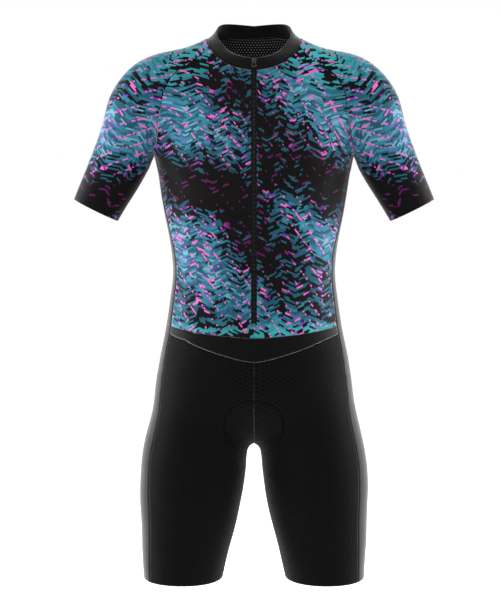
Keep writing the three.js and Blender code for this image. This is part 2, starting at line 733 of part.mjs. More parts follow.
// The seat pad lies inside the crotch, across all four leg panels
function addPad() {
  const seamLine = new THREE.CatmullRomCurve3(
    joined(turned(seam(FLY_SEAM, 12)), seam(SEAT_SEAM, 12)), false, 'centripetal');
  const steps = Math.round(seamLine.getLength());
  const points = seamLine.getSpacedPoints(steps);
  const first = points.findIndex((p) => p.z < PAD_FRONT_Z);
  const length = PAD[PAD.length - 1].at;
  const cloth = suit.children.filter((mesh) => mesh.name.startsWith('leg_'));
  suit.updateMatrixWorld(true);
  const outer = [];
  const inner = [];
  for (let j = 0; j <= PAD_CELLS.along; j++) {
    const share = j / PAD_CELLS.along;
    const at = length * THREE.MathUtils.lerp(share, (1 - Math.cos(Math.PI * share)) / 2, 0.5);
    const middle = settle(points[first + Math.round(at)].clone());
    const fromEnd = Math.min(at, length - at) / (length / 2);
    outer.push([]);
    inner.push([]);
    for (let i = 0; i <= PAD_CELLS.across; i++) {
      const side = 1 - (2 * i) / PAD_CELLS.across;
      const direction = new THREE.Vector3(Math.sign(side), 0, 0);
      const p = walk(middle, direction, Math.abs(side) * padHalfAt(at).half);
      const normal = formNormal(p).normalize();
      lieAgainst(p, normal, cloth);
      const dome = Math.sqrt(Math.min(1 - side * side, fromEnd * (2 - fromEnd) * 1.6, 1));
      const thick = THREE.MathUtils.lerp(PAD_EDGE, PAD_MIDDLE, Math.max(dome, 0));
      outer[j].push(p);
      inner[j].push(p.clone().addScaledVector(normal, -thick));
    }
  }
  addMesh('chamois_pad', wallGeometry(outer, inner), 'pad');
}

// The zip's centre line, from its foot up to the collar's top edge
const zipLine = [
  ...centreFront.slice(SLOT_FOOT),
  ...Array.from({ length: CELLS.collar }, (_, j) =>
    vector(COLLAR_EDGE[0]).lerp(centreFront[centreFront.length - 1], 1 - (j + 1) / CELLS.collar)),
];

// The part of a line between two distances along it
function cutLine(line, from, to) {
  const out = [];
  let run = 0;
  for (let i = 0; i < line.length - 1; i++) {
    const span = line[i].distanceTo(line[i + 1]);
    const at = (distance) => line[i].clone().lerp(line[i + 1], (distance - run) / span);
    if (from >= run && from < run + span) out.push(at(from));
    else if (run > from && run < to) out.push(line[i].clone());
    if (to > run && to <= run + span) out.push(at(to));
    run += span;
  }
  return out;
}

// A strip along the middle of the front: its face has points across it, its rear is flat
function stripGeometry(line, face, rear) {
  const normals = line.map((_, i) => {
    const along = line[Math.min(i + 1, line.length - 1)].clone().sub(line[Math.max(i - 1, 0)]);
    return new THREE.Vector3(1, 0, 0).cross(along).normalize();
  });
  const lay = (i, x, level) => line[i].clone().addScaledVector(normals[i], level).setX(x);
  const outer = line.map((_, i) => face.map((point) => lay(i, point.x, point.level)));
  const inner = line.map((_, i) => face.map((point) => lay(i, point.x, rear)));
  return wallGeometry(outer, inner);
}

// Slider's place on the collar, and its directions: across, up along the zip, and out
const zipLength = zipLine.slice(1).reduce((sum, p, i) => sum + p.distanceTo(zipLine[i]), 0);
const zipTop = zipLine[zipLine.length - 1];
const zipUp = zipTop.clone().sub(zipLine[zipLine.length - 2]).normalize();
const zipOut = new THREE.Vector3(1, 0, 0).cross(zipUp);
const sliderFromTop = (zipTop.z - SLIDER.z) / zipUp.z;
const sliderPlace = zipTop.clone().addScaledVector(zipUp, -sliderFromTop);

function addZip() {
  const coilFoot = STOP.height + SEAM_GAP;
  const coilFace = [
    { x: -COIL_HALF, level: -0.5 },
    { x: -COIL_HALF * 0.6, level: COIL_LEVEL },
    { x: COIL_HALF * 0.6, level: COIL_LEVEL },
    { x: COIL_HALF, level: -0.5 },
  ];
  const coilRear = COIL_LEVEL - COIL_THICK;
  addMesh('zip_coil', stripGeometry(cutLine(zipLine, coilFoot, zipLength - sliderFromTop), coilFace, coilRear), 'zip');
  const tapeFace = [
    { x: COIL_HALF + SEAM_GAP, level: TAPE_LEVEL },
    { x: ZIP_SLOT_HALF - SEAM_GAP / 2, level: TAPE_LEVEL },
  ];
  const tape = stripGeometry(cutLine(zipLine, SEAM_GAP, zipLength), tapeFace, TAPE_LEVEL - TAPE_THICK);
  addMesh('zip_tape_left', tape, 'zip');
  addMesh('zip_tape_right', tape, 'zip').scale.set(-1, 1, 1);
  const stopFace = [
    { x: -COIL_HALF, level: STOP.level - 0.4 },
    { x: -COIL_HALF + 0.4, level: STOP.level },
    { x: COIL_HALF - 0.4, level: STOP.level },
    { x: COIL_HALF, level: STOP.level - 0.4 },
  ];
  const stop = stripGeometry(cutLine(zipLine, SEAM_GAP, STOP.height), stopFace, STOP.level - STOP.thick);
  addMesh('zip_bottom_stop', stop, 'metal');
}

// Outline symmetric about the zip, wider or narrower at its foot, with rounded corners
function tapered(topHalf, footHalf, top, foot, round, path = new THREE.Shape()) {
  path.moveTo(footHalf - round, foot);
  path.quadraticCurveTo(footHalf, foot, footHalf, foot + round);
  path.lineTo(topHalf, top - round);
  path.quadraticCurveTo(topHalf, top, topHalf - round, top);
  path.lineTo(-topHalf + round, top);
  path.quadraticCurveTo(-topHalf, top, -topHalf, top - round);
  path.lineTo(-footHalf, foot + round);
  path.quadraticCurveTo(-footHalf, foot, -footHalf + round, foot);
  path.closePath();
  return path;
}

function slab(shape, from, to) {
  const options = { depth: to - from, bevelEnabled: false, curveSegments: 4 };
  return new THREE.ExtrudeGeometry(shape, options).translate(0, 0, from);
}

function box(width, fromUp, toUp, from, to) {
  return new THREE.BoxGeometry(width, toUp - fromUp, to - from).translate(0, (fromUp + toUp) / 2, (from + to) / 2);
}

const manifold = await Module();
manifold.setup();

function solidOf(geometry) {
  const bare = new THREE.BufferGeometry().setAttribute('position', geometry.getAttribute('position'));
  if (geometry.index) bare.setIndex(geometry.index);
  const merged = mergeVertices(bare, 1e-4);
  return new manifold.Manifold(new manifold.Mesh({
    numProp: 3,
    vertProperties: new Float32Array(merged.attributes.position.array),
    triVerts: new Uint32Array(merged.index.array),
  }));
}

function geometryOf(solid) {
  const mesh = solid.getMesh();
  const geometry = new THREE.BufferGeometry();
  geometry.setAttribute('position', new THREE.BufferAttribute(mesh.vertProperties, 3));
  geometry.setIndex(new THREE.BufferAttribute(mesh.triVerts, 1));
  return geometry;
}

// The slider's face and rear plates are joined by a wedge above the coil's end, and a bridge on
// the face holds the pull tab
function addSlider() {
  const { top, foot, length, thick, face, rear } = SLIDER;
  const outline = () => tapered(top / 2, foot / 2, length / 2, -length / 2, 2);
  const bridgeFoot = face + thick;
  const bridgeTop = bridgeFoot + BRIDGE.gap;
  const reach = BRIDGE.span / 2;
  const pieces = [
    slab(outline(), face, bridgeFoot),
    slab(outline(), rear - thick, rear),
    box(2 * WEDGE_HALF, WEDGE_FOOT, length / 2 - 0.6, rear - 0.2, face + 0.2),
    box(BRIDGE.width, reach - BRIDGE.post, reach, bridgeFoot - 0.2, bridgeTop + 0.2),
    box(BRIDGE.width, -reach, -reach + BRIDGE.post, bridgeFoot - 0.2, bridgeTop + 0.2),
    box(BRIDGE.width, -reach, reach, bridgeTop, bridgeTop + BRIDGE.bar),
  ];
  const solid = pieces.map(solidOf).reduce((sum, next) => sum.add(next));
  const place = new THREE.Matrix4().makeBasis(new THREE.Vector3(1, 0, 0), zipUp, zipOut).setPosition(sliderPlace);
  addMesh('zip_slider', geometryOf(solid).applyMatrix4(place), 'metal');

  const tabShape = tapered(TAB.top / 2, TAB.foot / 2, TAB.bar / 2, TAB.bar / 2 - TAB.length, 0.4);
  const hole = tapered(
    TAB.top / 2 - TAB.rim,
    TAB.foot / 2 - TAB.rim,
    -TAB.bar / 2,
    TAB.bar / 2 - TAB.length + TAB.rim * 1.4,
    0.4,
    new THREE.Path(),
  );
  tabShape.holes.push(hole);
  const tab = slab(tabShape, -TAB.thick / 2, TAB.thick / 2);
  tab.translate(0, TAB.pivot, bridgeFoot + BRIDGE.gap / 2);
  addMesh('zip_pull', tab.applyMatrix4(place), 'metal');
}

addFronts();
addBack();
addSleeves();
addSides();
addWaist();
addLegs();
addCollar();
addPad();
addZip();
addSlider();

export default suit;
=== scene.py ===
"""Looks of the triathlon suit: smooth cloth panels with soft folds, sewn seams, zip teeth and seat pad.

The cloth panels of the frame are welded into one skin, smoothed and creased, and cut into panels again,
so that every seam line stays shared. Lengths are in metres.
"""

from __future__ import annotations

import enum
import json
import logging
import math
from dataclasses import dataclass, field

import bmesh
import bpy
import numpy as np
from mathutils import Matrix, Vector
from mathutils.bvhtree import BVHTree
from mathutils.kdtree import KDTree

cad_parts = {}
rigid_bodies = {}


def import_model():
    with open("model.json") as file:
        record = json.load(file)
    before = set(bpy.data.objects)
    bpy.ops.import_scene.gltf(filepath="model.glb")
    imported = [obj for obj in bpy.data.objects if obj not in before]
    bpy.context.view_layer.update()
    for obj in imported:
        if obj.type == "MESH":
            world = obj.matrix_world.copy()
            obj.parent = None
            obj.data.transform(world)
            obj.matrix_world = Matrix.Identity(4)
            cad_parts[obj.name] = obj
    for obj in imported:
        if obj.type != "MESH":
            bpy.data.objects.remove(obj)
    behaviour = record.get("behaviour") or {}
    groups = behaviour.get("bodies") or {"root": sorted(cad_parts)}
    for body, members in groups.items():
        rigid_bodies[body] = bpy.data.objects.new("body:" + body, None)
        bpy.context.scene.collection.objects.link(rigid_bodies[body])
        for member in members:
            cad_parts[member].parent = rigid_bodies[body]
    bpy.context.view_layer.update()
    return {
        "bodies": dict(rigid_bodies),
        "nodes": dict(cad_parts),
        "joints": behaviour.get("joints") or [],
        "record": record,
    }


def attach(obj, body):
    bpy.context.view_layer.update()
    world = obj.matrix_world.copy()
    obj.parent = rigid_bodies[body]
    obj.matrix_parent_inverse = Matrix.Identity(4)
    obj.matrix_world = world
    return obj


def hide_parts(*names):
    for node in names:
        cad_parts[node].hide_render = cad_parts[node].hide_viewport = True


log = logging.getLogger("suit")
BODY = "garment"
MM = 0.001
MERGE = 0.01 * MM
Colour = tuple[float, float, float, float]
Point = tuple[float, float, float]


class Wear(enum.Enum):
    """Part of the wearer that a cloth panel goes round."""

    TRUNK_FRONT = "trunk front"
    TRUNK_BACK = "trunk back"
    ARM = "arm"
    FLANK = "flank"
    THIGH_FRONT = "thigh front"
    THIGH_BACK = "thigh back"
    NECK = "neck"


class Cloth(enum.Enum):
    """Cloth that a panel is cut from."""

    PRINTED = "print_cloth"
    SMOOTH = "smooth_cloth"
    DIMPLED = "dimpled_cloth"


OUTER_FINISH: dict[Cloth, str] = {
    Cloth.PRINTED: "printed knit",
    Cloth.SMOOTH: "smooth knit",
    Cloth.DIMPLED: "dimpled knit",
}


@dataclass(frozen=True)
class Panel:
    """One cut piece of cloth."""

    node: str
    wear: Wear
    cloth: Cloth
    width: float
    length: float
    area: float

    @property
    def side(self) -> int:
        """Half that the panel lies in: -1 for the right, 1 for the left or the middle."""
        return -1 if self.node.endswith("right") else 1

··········

◆ Directive
Look through the lines above and collect those with the word "dict".

◆ Final result
        "bodies": dict(rigid_bodies),
        "nodes": dict(cad_parts),
OUTER_FINISH: dict[Cloth, str] = {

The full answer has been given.